Chartwell is currently yielding a very strong 4.97%. And this dividend is something we can count on, as evidenced by the fact that it’s a Dividend Aristocrat with a 20-year history of dividend payments.
Granite REIT
As a REIT that focuses on logistics, warehouse, and industrial properties, Granite Real Estate Investment Trust (TSX:GRT.UN) is primed to continue to benefit from the new e-commerce world. It has 137 income-producing properties globally, with six in development. Its global footprint includes properties in “safe” regions such as North America, Germany, and Austria.
Granite REIT’s historical operating results are strong, with revenue and adjusted earnings before interest, taxes, depreciation, and amortization (EBITDA) more than doubling since 2017. The REIT currently boasts a 95% occupancy rate, with a weighted average lease term of 6.2 years. It’s currently yielding 4.37%. Finally, Granite has a history of 13 consecutive annual dividend increases, and its leverage is comparatively low, with a debt-to-total capitalization ratio of 37%.

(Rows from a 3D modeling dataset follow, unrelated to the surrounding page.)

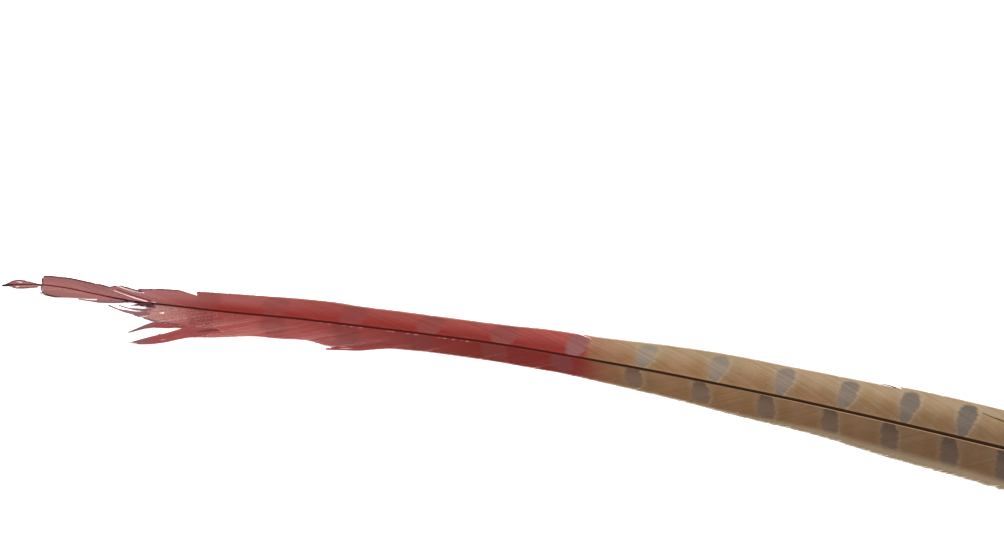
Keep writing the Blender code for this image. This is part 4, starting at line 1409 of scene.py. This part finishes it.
# %% Floor and light
FLOOR_HALF = 2.5              # metres
FLOOR_DROP = 0.0001           # it lies this much lower than the feather's lowest point
WHITE = (1.0, 1.0, 1.0, 1.0)
GLASS_COLOUR, GLASS_GLOW = (0.95, 0.95, 0.95, 1.0), 0.7
GLASS_ROUGHNESS, GLASS_GLOSS = 0.9, 0.1
SKY_STRENGTH = 1.35
LAMP_SIZE, LAMP_WATTS = 0.9, 11.0
LAMP_PLACE = (-0.35, 1.05, 1.05)
LAMP_TURN = (math.radians(-45.0), 0.0, math.radians(18.0))

floor_mesh = bpy.data.meshes.new("floor")
floor_corners = [(x * FLOOR_HALF, y * FLOOR_HALF, 0) for x, y in ((-1, -1), (1, -1), (1, 1), (-1, 1))]
floor_mesh.from_pydata(floor_corners, [], [(0, 1, 2, 3)])
floor = add_object("floor", floor_mesh)
floor.location.z = -FLOOR_DROP
glass, _, glass_shader = start_material("opal_glass", GLASS_ROUGHNESS, GLASS_GLOSS)
glass_shader.inputs["Base Color"].default_value = GLASS_COLOUR
glass_shader.inputs["Emission Color"].default_value = WHITE
glass_shader.inputs["Emission Strength"].default_value = GLASS_GLOW
floor_mesh.materials.append(glass)

world = bpy.data.worlds.new("soft_studio")
world.use_nodes = True
world.node_tree.nodes["Background"].inputs["Color"].default_value = WHITE
world.node_tree.nodes["Background"].inputs["Strength"].default_value = SKY_STRENGTH
bpy.context.scene.world = world

lamp_data = bpy.data.lights.new("lamp_behind", 'AREA')
lamp_data.shape = 'SQUARE'
lamp_data.size = LAMP_SIZE
lamp_data.energy = LAMP_WATTS
lamp = add_object("lamp_behind", lamp_data)
lamp.location = LAMP_PLACE
lamp.rotation_euler = LAMP_TURN

# %% Camera
CAMERA_PLACE = (-0.02715, -0.33785, 0.58268)
TILT_FROM_DOWN = math.radians(33.0)
TURN = math.radians(14.1)
LENS, SENSOR = 85.0, 36.0     # mm

camera_data = bpy.data.cameras.new("camera")
camera_data.lens = LENS
camera_data.sensor_width = SENSOR
camera = add_object("camera", camera_data)
camera.location = CAMERA_PLACE
camera.rotation_euler = (TILT_FROM_DOWN, 0.0, TURN)
bpy.context.scene.camera = camera
bpy.context.scene.view_settings.view_transform = 'Standard'
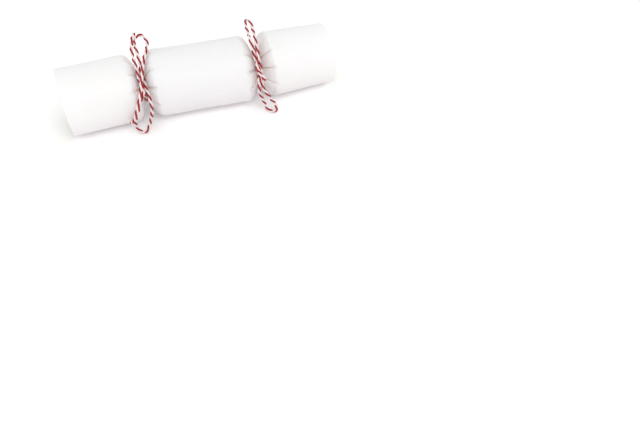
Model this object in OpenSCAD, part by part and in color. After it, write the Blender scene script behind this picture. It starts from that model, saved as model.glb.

I consider Granite a top Canadian REIT due to its strong financial standing, its consistently strong operating results, its dividend history, and its focus on attracting quality tenants in its growing business.
Dream Industrial REIT
As another REIT involved in the fast-growing industrial space, Dream Industrial Real Estate Investment Trust (TSX:DIR.UN) is benefitting from the same forces that Granite is benefitting from. That is, industrial properties that stand to benefit from the growth in e-commerce.
Dream REIT is yielding 5.52% at this time. 2023 results were strong, with a 10.1% growth rate in funds flow from operations and an 11.3% increase in net operating income. This was backed by a strong occupancy of 96.2%.
Similar to Granite, Dream REIT has a strong balance sheet that will help it execute its growth plans. Its debt-to-total capitalization stands at 38%, and it has $492 million in available liquidity. This goes a long way in reducing the risk profile of the REIT. Finally, market rents are growing, and this will support strong organic growth for Dream. This further reduces the risk inherent in this investment.
The bottom line
So, there you have it: these three top REITS that will likely provide steady, predictable income for years to come.